At first, the tough workouts, major time commitment and especially the lack of food, stunned her.
``I was so sore at first and so hungry, I thought I'd die trying to do this,'' she said. But then she'd reason with herself.
``I can't afford to waste $650,'' she'd say.
So she kept at it.
Already athletically built and standing 5-foot-9, Johnson was surprised how quickly her body changed -- her arms, for example, went from 11 inches around to 14.
But in order to gain muscle, initially she had to gain weight.
``I had to get up to 174 pounds to be able to turn it into muscle,'' she said. ``I'd always had lean abs, but I had thick legs. Now I weigh about 150 pounds. For contests, I usually weigh about 136.''
Her support comes in various forms. The man who initially approached her, Clay Singer, has become a key person in a small group she trains with.
``He always tells me, `Winners don't sit at home, Tammy,' '' Johnson said. ``Clay motivates me, he cooks for me when I'm sick, and when people come up to me at the gym, he tells them to let me get my work done.''
``Wait till she's done, she's training!'' Singer tells the well-wishers.

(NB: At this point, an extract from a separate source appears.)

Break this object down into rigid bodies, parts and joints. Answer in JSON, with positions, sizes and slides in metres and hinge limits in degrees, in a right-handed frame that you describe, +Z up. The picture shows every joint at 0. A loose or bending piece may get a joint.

And inspiration to keep going is never far away.
One day while Johnson was grabbing a quick bite at McDonald's, a woman came up to her. Amazed at her abs, the woman asked if she could touch Johnson's stomach.
Johnson didn't mind, but the odd moment of fun ended as soon as Johnson spotted the woman's overweight daughter standing nearby.

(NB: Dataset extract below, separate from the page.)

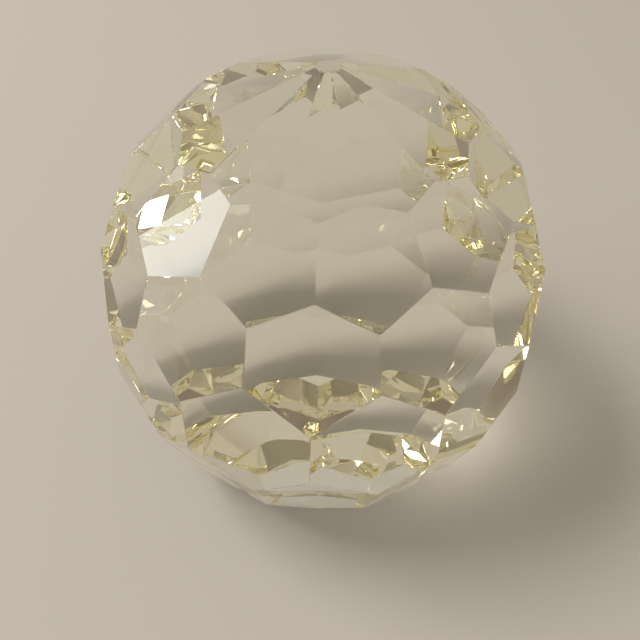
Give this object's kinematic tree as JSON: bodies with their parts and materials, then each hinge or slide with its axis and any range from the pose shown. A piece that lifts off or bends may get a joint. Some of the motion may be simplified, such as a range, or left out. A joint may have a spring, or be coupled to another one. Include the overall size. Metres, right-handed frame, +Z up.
{
  "type": "faceted glass ball paperweight",
  "caption": "Solid cut-glass ball paperweight, ground all over with six rings of twelve flat facets, with a small flat top facet and a flat base to stand on.",
  "frame": {"origin": "centre of the flat base, on the surface the ball stands on", "axes": "+Z up along the ball's upright axis, out through the top facet; -Y is the front, and one facet of the upper ring faces it"},
  "size_m": [0.0792, 0.0792, 0.0762],
  "materials": {
    "crystal": "clear cut glass with a pale straw tint, facets polished flat with crisp edges"
  },
  "bodies": {
    "root": {"faceted_crystal_ball": "crystal"}
  },
  "joints": []
}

``I couldn't eat, I just got a Diet Coke and left,'' Johnson said.
Another time in the gym, a woman came up to her and told her she had been secretly admiring Johnson's work ethic and wanted her to know she'd been an inspiration to her.
``The lady was 220 pounds,'' Johnson says. ``She's down to 145 now. And all she told me when she first talked to me was, `I'm going to lose that weight because of you.' ''
Then there was the time last summer when she was shopping in the grocery store and ran into her old high school track coach, John Scott.
``When I saw Tammy, I was stunned,'' Scott said. ``As a runner, she'd always been thin, but the muscles! I was so impressed after talking to her, I asked her if she could help me.''
The 24-year track and cross-country coach always had considered himself to be in pretty good shape.
``But with Tammy's help, I've lost 32 pounds since June 7,'' he said with a laugh. In addition to all the inspiration Johnson has been providing, she has been gaining quite a bit of attention for winning, too.
In 2001, she won her first competition in Cleveland. A few months later, she won her weight class (for women, heavyweight is considered anything over 132 pounds) at the Natural Northern USA competition. Last summer, she took her weight class and won overall at the Collegiate Nationals in Pittsburgh.
``I'm really shocked at how I've done right from the start,'' said Johnson, who is enrolled in a nursing program at Cuyahoga Community College. ``I mean, I didn't know how to train, what to eat. I didn't know anything, really. And now, I've got one more to win, and I'm a pro!''
Scott says the woman who still owns Buchtel's record for the 3,200 meters is a natural.
``I went to the competition in Pittsburgh to see her,'' Scott said. ``And I was struck by her stage presence. She has such charisma. I know I could never stand up there practically buck naked with everyone scrutinizing my body.''
Someday, Johnson hopes to turn the focus into something more meaningful.
``I want to work with kids, especially obese children, by running camps in the summertime,'' she said. ``I want to get them while they're young, teach them about eating, and taking care of their body.
``I've found my joy. And I want to use it to help others and to keep myself grounded.''
You see, it never was about gaining attention for a gorgeous body. But if it leads her to a higher purpose, well then it was well worth it.